Linked lists in general are cache unfriendly, though it helps if you have a relocating GC that puts the nodes back in order. The hash map idea is a possibility. I’m not actually trying to implement something like this. It’s more of a question about Rust’s approach from a PL perspective.
One way of solving this is to structure all of your nodes into a HashMap with the node ID as they key and the node type as the value. The underlying node type could have node IDs for referencing purposes. You lose the ability to reference the parent/child/sibling directly, but you avoid direct circular dependencies. That said, now you need to manage dangling references for when the node is removed from the main HashMap collection.
Doubly linked list is one of std’s collections. And safety in Rust is built on top of unsafely, because there is no way around that.
Did you try to actually look up literally anything before asking?! Because simply checking out
std::collections
docs would have given you some answers.I don’t see anything in the std::collections doc relevant to this question. Yes I knew about the presence of doubly linked lists in that library. Obviously you could implement the DOM structure unsafely with C-style pointers but then what are you getting from using Rust instead of C? So I hoped to hear how to do it safely, maybe using a library object as a building block. But, I don’t think the stuff in std::collections suffice for the purpose.

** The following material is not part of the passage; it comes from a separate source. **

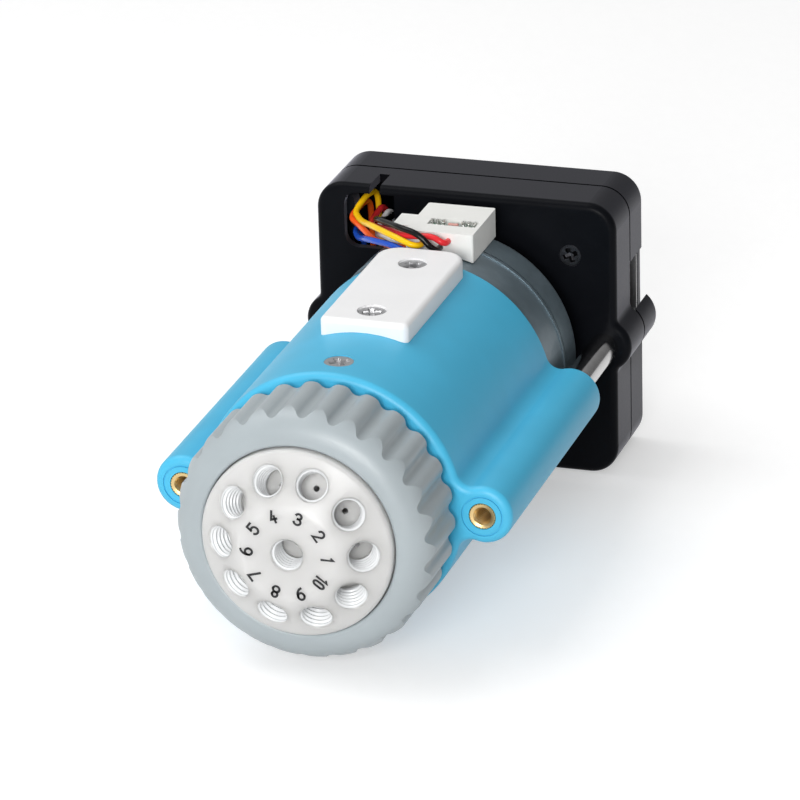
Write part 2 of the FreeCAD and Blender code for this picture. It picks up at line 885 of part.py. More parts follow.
def sensor_cover():
    """White cover with a saddle underside, a pocket and two sunk screw holes."""
    outline = [
        (-cover_x, cover_y, cover_front_r),
        (cover_x, cover_y, cover_front_r),
        (cover_x, cover_y + cover_l, cover_rear_r),
        (-cover_x, cover_y + cover_l, cover_rear_r),
    ]
    body = prism_z(outline, barrel_bore_r, cover_top_z)
    top = [e for e in body.Edges if abs(e.BoundBox.ZMin - cover_top_z) < 1e-4]
    body = body.makeFillet(cover_edge_r, top)
    tools = [
        rod(barrel_r + seat_clear, 0, 2 * housing_l),
        block(-pocket_x, pocket_x, pocket_y, pocket_y + pocket_l, 0, cover_top_z - cover_top_wall),
    ]
    return cut_all(body, tools + cover_screw_sets(2 * seat_clear))


def cover_screws():
    """Countersunk screws of the cover."""
    screw = countersunk_screw(cover_screw_head_r, cover_screw_head_t, cover_screw_r, cover_screw_l)
    return [at(screw, 0, y, cover_top_z - cover_screw_sink) for y in cover_screw_ys]


def housing_screw():
    """Countersunk screw in the top of the barrel."""
    screw = countersunk_screw(cover_screw_head_r, cover_screw_head_t, cover_screw_r, housing_screw_l)
    return at(screw, 0, housing_screw_y, barrel_r - 2 * sink)


# Planetary stage

def involute(angle):
    """Involute function of a pressure angle in radians."""
    return math.tan(angle) - angle


def tooth_outline(teeth, root_r, tip_r, thinning):
    """Points round a gear of straight-sided tooth pieces, the first tooth centred on +X."""
    pitch_r = module * teeth / 2
    alpha = math.radians(pressure_angle)
    base_r = pitch_r * math.cos(alpha)

    def half_angle(r):
        local = math.acos(min(1.0, base_r / max(r, base_r)))
        return math.pi / (2 * teeth) - thinning / (2 * pitch_r) + involute(alpha) - involute(local)

    radii = (root_r, (max(root_r, base_r) + pitch_r) / 2, pitch_r + (tip_r - pitch_r) / 2, tip_r)
    points = []
    for i in range(teeth):
        centre = 2 * math.pi * i / teeth
        flank = [(r, half_angle(r)) for r in radii]
        points += [(r, centre - a) for r, a in flank]
        points += [(r, centre + a) for r, a in reversed(flank)]
    return points


def gear_solid(teeth, root_r, tip_r, thinning, y0, y1):
    """Toothed prism about the valve axis."""
    ring = [V(r * math.cos(a), y0, r * math.sin(a)) for r, a in tooth_outline(teeth, root_r, tip_r, thinning)]
    profile = Part.Face(Part.makePolygon(ring + ring[:1]))
    return profile.extrude(V(0, y1 - y0, 0))


def planet_centres():
    """Centres of the planets in the XZ plane, with their angles."""
    angles = [first_planet_angle + 360.0 * i / planet_count for i in range(planet_count)]
    return [(a, planet_ring_r * math.cos(math.radians(a)), planet_ring_r * math.sin(math.radians(a)))
            for a in angles]


def ring_gear():
    """Fixed ring with inward teeth, one of them on each planet's line."""
    pitch_r = module * ring_teeth / 2
    spaces = gear_solid(ring_teeth, pitch_r - module * addendum, pitch_r + module * dedendum,
                        -backlash, ring_y - over, motor_y - flange_t + over)
    body = rod(gear_bore_r - seat_clear, ring_y, motor_y - flange_t - seat_clear)
    return body.cut(turn(spaces, first_planet_angle + 180.0 / ring_teeth))


def planet_gear(index):
    """Planet with one tooth pointing at the sun and a running bore."""
    angle, x, z = planet_centres()[index]
    pitch_r = module * planet_teeth / 2
    gear = gear_solid(planet_teeth, pitch_r - module * dedendum, pitch_r + module * addendum,
                      backlash, gear_y, gear_y + gear_l)
    gear = gear.cut(rod(planet_pin_r + planet_pin_clear, gear_y - over, gear_y + gear_l + over))
    return at(turn(gear, angle + 180), x, 0, z)


def sun_gear():
    """Sun on the motor shaft, with a tooth space on each planet's line."""
    pitch_r = module * sun_teeth / 2
    gear = gear_solid(sun_teeth, pitch_r - module * dedendum, pitch_r + module * addendum,
                      backlash, gear_y, gear_y + sun_l)
    gear = gear.cut(rod(motor_shaft_r + seat_clear, gear_y - over, gear_y + sun_l + over))
    return turn(gear, first_planet_angle + 180.0 / sun_teeth)


def planet_carrier():
    """Plate on the output shaft that carries the planet pins."""
    plate = rod(carrier_r, carrier_y, carrier_y + carrier_t)
    hub = rod(hub_r, disc_y + hub_l / 2 + seat_clear, carrier_y + over)
    tools = [rod(shaft_r + seat_clear, disc_y, carrier_y + carrier_t + over)]
    for _, x, z in planet_centres():
        tools.append(rod(planet_pin_r + seat_clear, carrier_y - over, carrier_y + carrier_t + over, x, z))
    return cut_all(joined([plate, hub]), tools)


def planet_pins():
    """Pins of the three planets."""
    return [rod(planet_pin_r, carrier_y, gear_y + gear_l + run_clear, x, z) for _, x, z in planet_centres()]


# Motor

def motor_flange():
    """Plate that closes the gear space and holds the motor."""
    return sleeve(gear_bore_r - seat_clear, flange_hole_r, motor_y - flange_t, motor_y - seat_clear)


def motor_front_can():
    """Drawn steel cup with a rolled lip at the seam."""
    profile = [
        (motor_bush_r + seat_clear, motor_y, 0),
        (motor_r, motor_y, can_t),
        (motor_r, seam_y - lip_l, 0),
        (motor_r + lip_rise, seam_y - lip_l, 0),
        (motor_r + lip_rise, seam_y, 0),
        (motor_r - can_t, seam_y, 0),
        (motor_r - can_t, motor_y + can_t, 0),
        (motor_bush_r + seat_clear, motor_y + can_t, 0),
    ]
    return turned(profile)


def motor_rear_can():
    """Rear steel cup."""
    profile = [
        (motor_bush_r + seat_clear, motor_end_y, 0),
        (motor_r, motor_end_y, 2 * can_t),
        (motor_r, rear_can_y, 0),
        (motor_r - can_t, rear_can_y, 0),
        (motor_r - can_t, motor_end_y - can_t, can_t),
        (motor_bush_r + seat_clear, motor_end_y - can_t, 0),
    ]
    return turned(profile)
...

Rust safety isn’t necessarily built on unsafety, though apparently it is in the case of doubly linked lists. I think singly linked lists can be made safely in Rust, similar to using C++ std::unique_ptr. It’s possible, though very complicated, to eliminate all the unsafety everywhere. Rust doesn’t attempt this, but (for example) ATS does (ats-lang.org).
Anyway your scolding is unhelpful. If you’ve got a usable and clear answer to my question I’d be happy to try to digest it. Otherwise I don’t see any point in continuing to respond.